**Recorded information:**
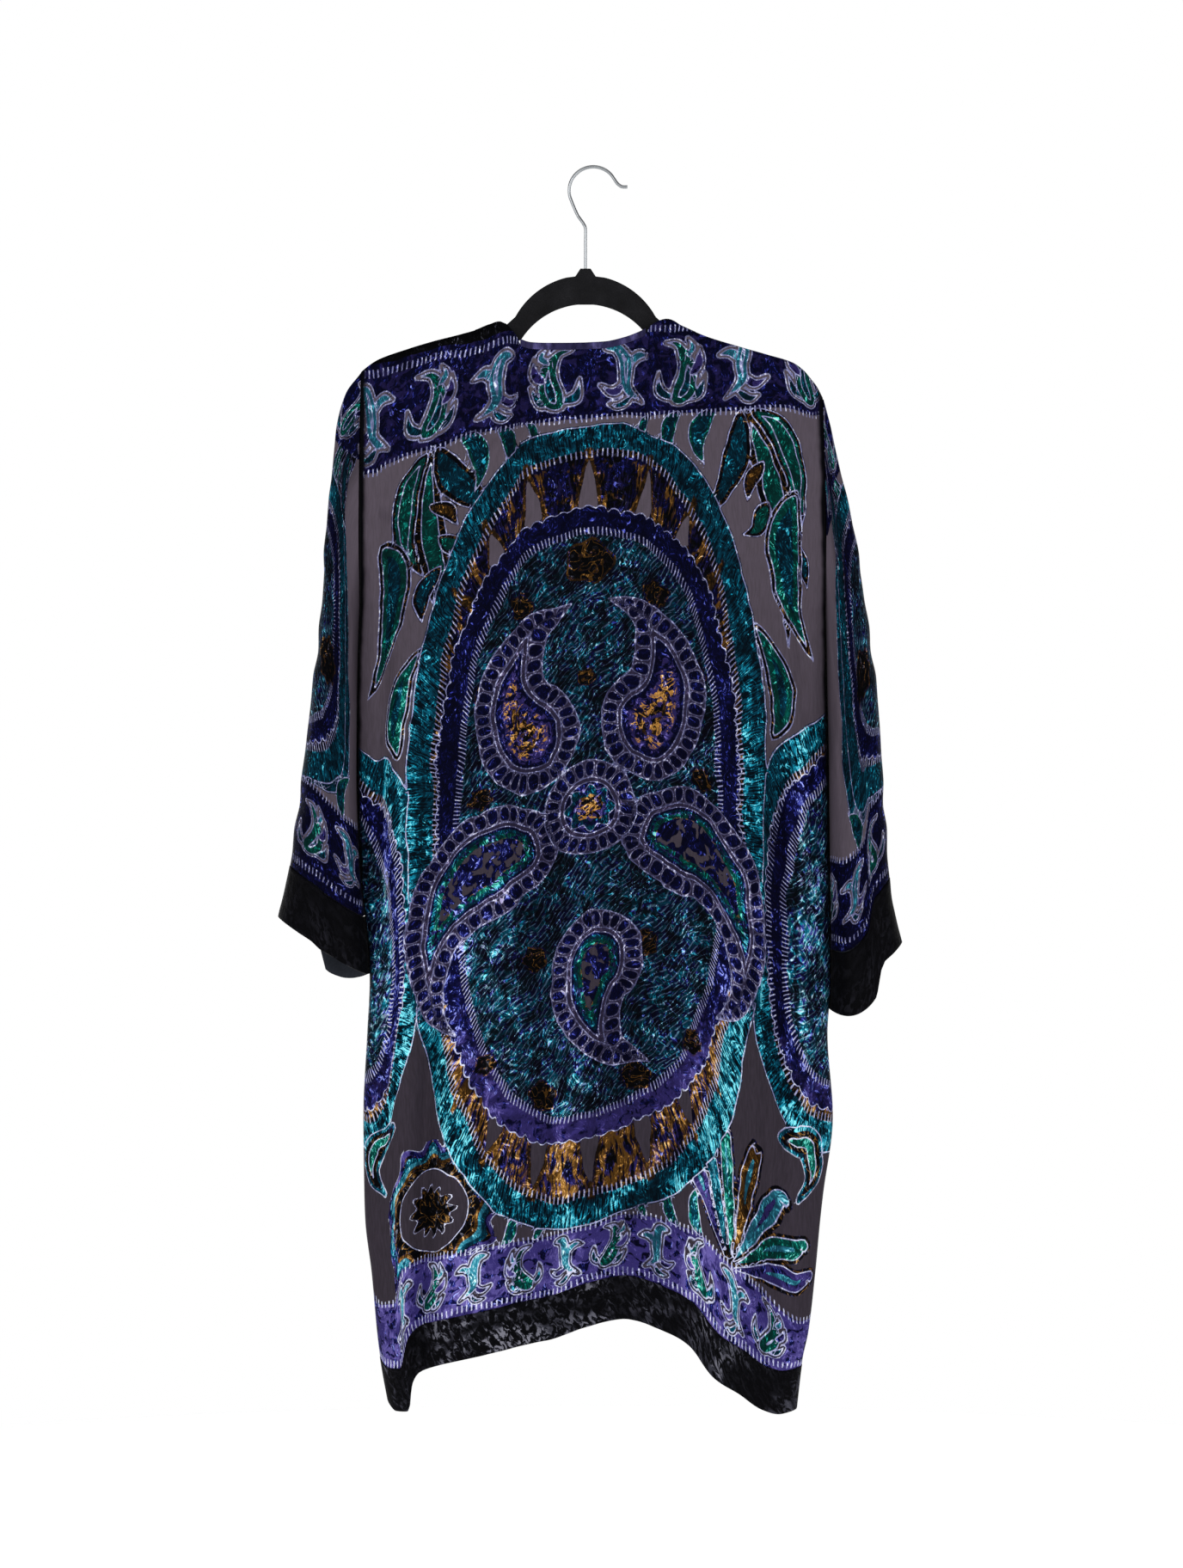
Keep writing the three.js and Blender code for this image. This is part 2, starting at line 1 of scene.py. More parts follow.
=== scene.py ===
"""A burnout velvet duster jacket that hangs by its hook, seen from behind, in soft studio light.

The shapes are worked out in millimetres. "down" is the distance below the origin, which is the top of
the hook's inside. The garment's back faces -Y and the wearer's left is at -X.
"""
import math

import bpy
import numpy as np
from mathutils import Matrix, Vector


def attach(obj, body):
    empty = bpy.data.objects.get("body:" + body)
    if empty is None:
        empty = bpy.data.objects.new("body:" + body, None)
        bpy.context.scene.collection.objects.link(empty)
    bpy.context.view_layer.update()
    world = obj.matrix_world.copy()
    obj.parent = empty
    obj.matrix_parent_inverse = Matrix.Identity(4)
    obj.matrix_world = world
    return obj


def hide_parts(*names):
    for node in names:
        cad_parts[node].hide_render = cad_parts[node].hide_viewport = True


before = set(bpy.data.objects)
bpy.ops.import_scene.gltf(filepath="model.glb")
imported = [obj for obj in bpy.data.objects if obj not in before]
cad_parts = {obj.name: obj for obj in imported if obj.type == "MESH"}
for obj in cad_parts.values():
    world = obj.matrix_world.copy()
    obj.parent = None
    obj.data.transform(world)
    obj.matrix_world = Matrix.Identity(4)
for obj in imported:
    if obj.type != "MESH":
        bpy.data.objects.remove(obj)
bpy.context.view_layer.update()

# Driving dimensions, as in the solids
MM = 0.001
CLOTH = 1.6
DOUBLED = 2.4
SEAM = 0.3
SEWN = 0.03  # gap left where a seam is drawn tight, so that no light shows through
SLEEVE_GAP = 0.1  # beside the body, so that nothing pale shows through
STEM_X = -7.9
BORDER = 44
FRONT_BAND = 40
BINDING = 7
ROLL = 6
UNDERARM = {"left": 446, "right": 450}
CUFF_FROM = 0.905
CUFF_SEAM = 0.0018
SAG_FROM = {"left": 0.5, "right": 0.6}
HEM_HALF = 206.5
NEAR_SHOULDER = 230
NEAR_HEM = 1250
OPENS_BY = 110
ARMHOLE_DRAW = 0.45
FOLD_FADE = 110
SLEEVE_FADE = 0.3
RING_ROUND = 0.75
SAG_FADE = 0.12
STAND_HALF, STAND_MORE, STAND_END, STAND_CLOSED = 7, 5, 84, 101
BACK_EASE, FRONT_EASE = 0.45, 0.6  # how far the steps across a panel close up towards its sides
ROLLED, ROLLED_SHARE, ROLLED_POWER = 18, 0.045, 1.6  # the part that rolls over the hanger
CREASED_BY = 60  # below the top edge
UNEVEN, WRINKLE = 1.5, 1.6  # of a sleeve's outer line, and around it
BINDING_ENDS, BINDING_FADE = (12 / 32, 19 / 32), 0.2 / 32  # shares of the back's width
VALLEY, SWINGS_CLEAR = 5, (700, 900)  # between a sleeve and the body
SIGN = {"left": -1, "right": 1}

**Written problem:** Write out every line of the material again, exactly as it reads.

**Exercise solution:**
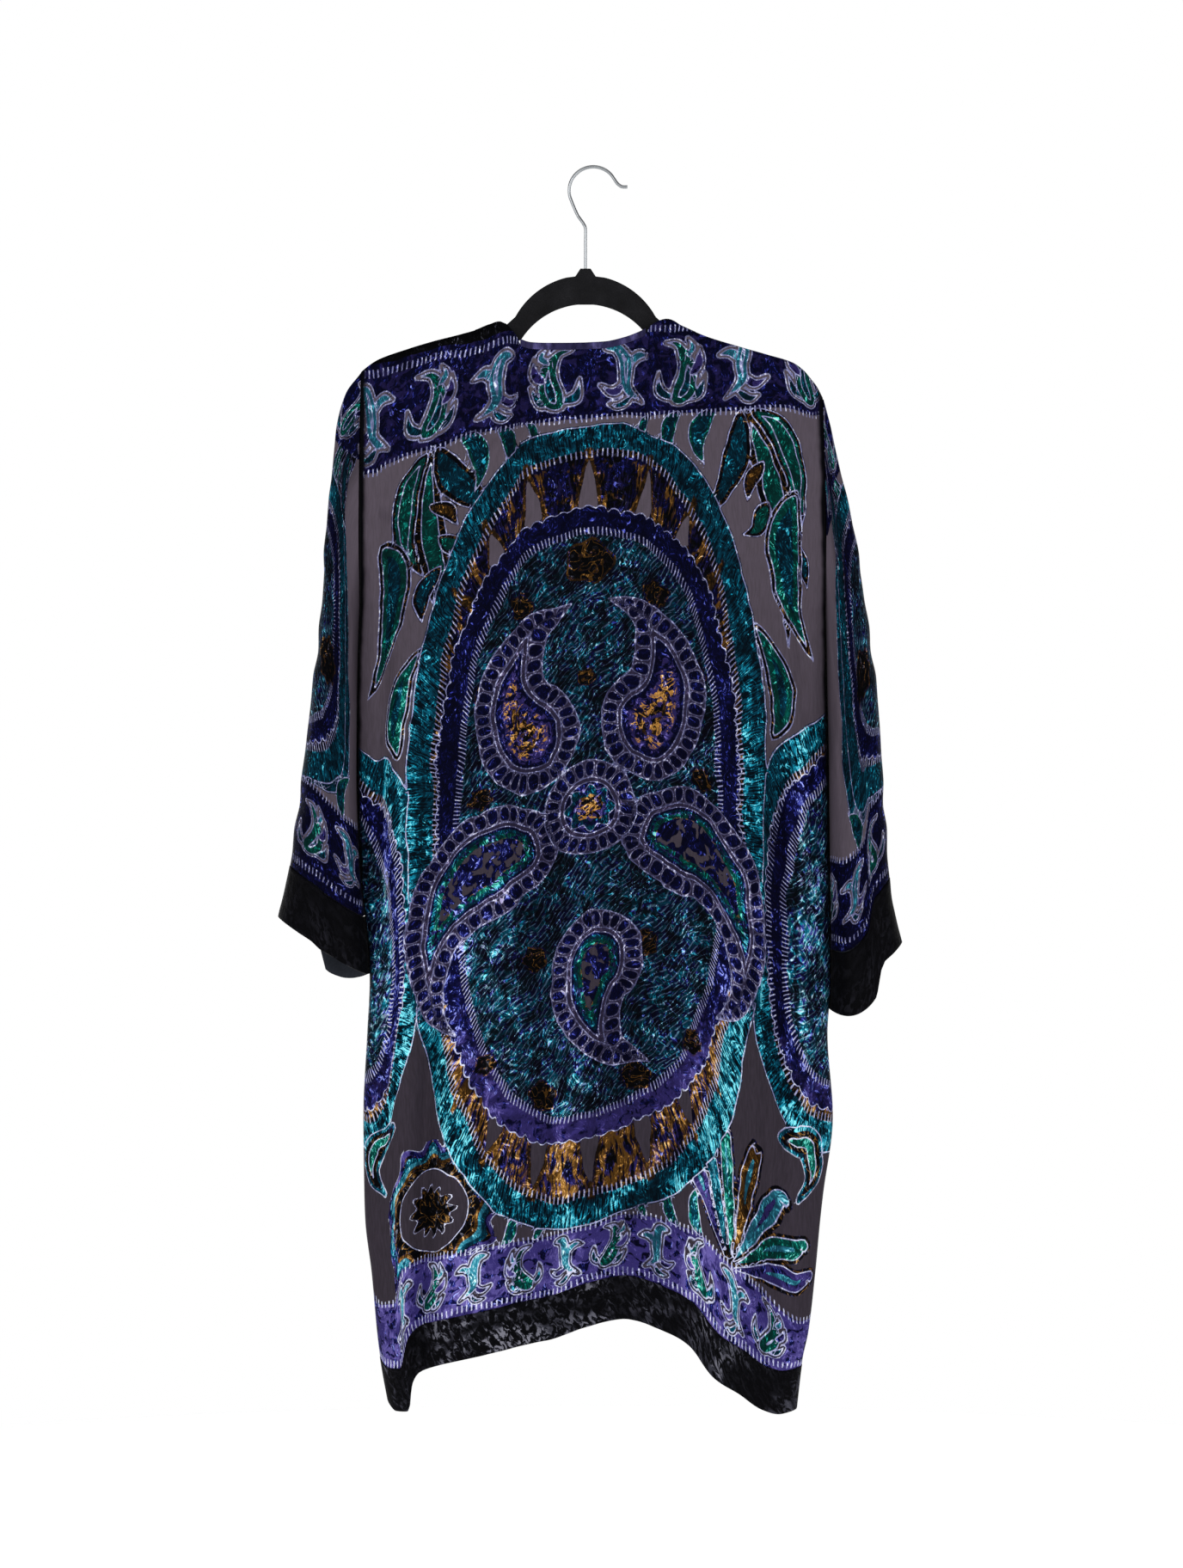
Keep writing the three.js and Blender code for this image. This is part 2, starting at line 1 of scene.py. More parts follow.
=== scene.py ===
"""A burnout velvet duster jacket that hangs by its hook, seen from behind, in soft studio light.

The shapes are worked out in millimetres. "down" is the distance below the origin, which is the top of
the hook's inside. The garment's back faces -Y and the wearer's left is at -X.
"""
import math

import bpy
import numpy as np
from mathutils import Matrix, Vector


def attach(obj, body):
    empty = bpy.data.objects.get("body:" + body)
    if empty is None:
        empty = bpy.data.objects.new("body:" + body, None)
        bpy.context.scene.collection.objects.link(empty)
    bpy.context.view_layer.update()
    world = obj.matrix_world.copy()
    obj.parent = empty
    obj.matrix_parent_inverse = Matrix.Identity(4)
    obj.matrix_world = world
    return obj


def hide_parts(*names):
    for node in names:
        cad_parts[node].hide_render = cad_parts[node].hide_viewport = True


before = set(bpy.data.objects)
bpy.ops.import_scene.gltf(filepath="model.glb")
imported = [obj for obj in bpy.data.objects if obj not in before]
cad_parts = {obj.name: obj for obj in imported if obj.type == "MESH"}
for obj in cad_parts.values():
    world = obj.matrix_world.copy()
    obj.parent = None
    obj.data.transform(world)
    obj.matrix_world = Matrix.Identity(4)
for obj in imported:
    if obj.type != "MESH":
        bpy.data.objects.remove(obj)
bpy.context.view_layer.update()

# Driving dimensions, as in the solids
MM = 0.001
CLOTH = 1.6
DOUBLED = 2.4
SEAM = 0.3
SEWN = 0.03  # gap left where a seam is drawn tight, so that no light shows through
SLEEVE_GAP = 0.1  # beside the body, so that nothing pale shows through
STEM_X = -7.9
BORDER = 44
FRONT_BAND = 40
BINDING = 7
ROLL = 6
UNDERARM = {"left": 446, "right": 450}
CUFF_FROM = 0.905
CUFF_SEAM = 0.0018
SAG_FROM = {"left": 0.5, "right": 0.6}
HEM_HALF = 206.5
NEAR_SHOULDER = 230
NEAR_HEM = 1250
OPENS_BY = 110
ARMHOLE_DRAW = 0.45
FOLD_FADE = 110
SLEEVE_FADE = 0.3
RING_ROUND = 0.75
SAG_FADE = 0.12
STAND_HALF, STAND_MORE, STAND_END, STAND_CLOSED = 7, 5, 84, 101
BACK_EASE, FRONT_EASE = 0.45, 0.6  # how far the steps across a panel close up towards its sides
ROLLED, ROLLED_SHARE, ROLLED_POWER = 18, 0.045, 1.6  # the part that rolls over the hanger
CREASED_BY = 60  # below the top edge
UNEVEN, WRINKLE = 1.5, 1.6  # of a sleeve's outer line, and around it
BINDING_ENDS, BINDING_FADE = (12 / 32, 19 / 32), 0.2 / 32  # shares of the back's width
VALLEY, SWINGS_CLEAR = 5, (700, 900)  # between a sleeve and the body
SIGN = {"left": -1, "right": 1}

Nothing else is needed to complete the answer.